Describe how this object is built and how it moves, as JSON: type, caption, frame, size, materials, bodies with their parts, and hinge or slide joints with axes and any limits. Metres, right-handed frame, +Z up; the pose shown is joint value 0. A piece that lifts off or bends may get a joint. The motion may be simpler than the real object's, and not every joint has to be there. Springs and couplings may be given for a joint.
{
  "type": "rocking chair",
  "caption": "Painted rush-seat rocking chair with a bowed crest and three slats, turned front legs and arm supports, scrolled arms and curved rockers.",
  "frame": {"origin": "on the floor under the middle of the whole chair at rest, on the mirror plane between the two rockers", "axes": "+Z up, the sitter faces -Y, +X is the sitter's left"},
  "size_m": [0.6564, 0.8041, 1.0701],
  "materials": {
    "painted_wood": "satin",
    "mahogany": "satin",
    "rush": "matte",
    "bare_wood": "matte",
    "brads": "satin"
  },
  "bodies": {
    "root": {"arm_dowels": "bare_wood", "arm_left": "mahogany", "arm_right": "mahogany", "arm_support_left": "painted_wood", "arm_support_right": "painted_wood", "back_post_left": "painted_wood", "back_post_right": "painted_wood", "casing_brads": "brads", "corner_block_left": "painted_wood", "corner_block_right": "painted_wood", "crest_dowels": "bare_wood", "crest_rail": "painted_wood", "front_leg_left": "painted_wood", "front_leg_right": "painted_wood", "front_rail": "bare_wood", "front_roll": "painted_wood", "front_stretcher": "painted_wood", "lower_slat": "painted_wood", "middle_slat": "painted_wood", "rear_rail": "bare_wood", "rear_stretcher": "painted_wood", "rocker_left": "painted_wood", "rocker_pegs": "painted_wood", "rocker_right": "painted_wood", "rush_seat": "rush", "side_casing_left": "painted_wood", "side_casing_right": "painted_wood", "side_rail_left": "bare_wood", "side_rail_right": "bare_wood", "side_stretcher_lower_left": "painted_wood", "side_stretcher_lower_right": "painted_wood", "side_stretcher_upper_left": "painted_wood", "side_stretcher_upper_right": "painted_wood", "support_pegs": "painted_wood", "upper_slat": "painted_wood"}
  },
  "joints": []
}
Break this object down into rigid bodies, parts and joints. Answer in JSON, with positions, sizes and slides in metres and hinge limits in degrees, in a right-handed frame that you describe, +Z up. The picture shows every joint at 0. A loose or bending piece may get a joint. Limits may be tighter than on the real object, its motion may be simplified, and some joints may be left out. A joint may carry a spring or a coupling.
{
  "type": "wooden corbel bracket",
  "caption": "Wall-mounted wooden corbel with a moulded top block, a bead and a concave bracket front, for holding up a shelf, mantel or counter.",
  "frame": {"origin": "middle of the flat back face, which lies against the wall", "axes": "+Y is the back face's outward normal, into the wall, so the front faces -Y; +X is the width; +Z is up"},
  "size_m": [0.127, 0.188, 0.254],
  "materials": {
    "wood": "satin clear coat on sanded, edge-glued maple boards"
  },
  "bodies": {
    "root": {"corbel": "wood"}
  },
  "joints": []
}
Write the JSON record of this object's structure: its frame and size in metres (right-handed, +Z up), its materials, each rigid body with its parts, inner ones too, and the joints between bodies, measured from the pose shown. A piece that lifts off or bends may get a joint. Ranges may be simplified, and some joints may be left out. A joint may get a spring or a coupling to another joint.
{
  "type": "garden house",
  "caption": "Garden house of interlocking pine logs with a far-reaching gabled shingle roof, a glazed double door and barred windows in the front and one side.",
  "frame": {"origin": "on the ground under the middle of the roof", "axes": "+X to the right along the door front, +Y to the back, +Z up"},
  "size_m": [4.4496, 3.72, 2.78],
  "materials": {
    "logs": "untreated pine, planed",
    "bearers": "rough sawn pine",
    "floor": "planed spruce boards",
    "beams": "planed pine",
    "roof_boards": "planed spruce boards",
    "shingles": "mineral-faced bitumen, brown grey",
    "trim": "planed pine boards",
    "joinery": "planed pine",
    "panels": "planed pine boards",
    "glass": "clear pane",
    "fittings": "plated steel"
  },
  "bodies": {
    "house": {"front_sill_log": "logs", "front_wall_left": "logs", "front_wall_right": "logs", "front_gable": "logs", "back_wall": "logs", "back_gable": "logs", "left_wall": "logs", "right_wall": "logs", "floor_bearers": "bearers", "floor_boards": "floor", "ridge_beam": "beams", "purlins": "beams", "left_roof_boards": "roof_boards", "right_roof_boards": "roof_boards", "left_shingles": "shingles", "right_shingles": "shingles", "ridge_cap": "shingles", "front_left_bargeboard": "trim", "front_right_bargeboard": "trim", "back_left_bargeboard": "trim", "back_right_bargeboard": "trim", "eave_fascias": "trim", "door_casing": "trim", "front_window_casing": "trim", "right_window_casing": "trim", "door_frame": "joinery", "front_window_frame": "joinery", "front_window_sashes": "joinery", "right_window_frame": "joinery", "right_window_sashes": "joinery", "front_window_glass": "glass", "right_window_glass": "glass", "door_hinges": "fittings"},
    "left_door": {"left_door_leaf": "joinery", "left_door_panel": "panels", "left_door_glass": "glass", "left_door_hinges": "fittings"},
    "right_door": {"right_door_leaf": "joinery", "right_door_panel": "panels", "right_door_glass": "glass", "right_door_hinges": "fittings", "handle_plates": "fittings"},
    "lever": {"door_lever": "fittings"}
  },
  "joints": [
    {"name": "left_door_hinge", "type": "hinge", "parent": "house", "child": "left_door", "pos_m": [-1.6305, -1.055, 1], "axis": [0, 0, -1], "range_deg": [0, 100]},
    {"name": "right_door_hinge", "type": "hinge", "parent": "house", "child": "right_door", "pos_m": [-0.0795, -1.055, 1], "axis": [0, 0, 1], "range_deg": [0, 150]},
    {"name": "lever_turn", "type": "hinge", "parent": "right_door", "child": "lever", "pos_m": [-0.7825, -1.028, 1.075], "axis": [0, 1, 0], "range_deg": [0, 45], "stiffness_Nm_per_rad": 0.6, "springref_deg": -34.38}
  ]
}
────
» **Instructions to follow**
How many lines in the records above contain the word "object"? Reply with the number alone.

» **Answer to this problem**
3